The new legislation sets out a strict limit on the size of the seats apart from the four guaranteed ones (and special rules for Northern Ireland and for very large geographical seats that will only affect the Scottish highlands). All seats need to be 5% above or below the quota of 76,641. This means seats in England, Scotland and Wales will need to have an electorate between 72,810 and 80,473 (Northern Ireland will have a slightly laxer limit).

We don’t know for sure how this will translate into seats for each county or region – it depends on how the boundary commission divide things up. If you just divide each English region by the quota you end up with 2 too many seats for example, so my guess is the Commission will use the same formula (Sante-Lague) as they did to divide up the seats between the nations to make sure they end up with 500. The strict 5% limit means that there will be many cases of seats having to cross county boundaries, but we don’t know which counties the boundary commission will chose to pair up. However, from what we do know, here are some early guesses.

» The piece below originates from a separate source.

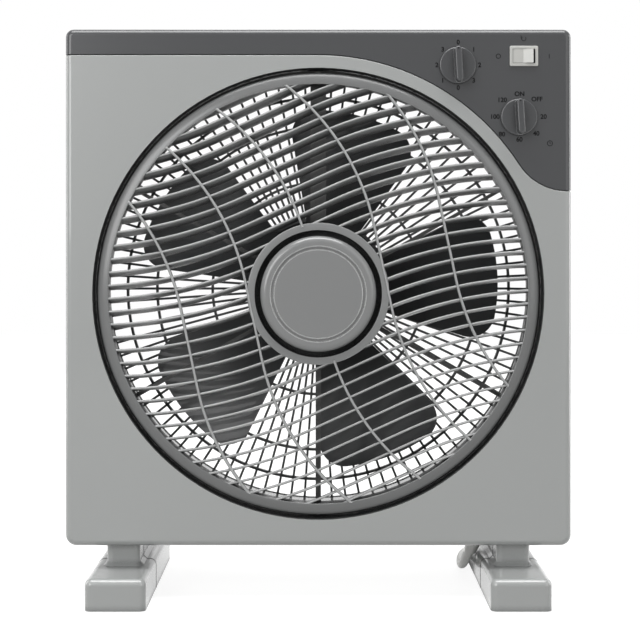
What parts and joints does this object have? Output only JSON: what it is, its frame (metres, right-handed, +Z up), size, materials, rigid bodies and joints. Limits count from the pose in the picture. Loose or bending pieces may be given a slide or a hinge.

South East (-1). The South East is the region with the most seats and the one that loses the fewest. It currently has 84 seats, including the Isle of Wight. Under the new legislation the Isle of Wight will automatically have two seats, gaining one. The rest of the South East will lose two seats, one from Kent and one from Hampshire. Other counties will keep their current number of seats. On paper there is no need for any seats crossing county boundaries, but this would make it very tricky for the Commission in getting seats within quota in East Sussex, so they may decide to pair it with West Sussex anyway.

London (-5). London currently has 73 seats, my prediction is that it will fall to 68 (by quota it would get 69, but the Sante-Lague formula would give it 68). There are, of course, countless different ways that London boroughs could be paired up in order to draw up boundaries, so it’s hard to predict with any confidence exactly where the seats will go.

South West (-2). The South West currently has 55 seats and will fall to 53. One of the main controversies during the passage of the bill was that the strict rules would produce a seat that straddled the boundary between Cornwall and Devon – this does appear to be the case. Cornwall is entitled to just under 5 and a half seats, so it would not be possible to give them 5 seats close enough to the quota. Instead they will have to be paired with Devon, the two counties getting 17 seats between them (down 1). Dorset and Wiltshire are also both unable to be divided into seats within quota, and will likely need to be paired. They will have 14 seats between them, down from 15 at the moment.

East of England (-2). Essex needs to lose one seat. Suffolk will be able to retain 7 seats. The other counties in the Eastern region will probably need to be joined together in some way to get seats within quota. It looks likely that Hertfordshire and Bedfordshire will be paired together and lose one seat.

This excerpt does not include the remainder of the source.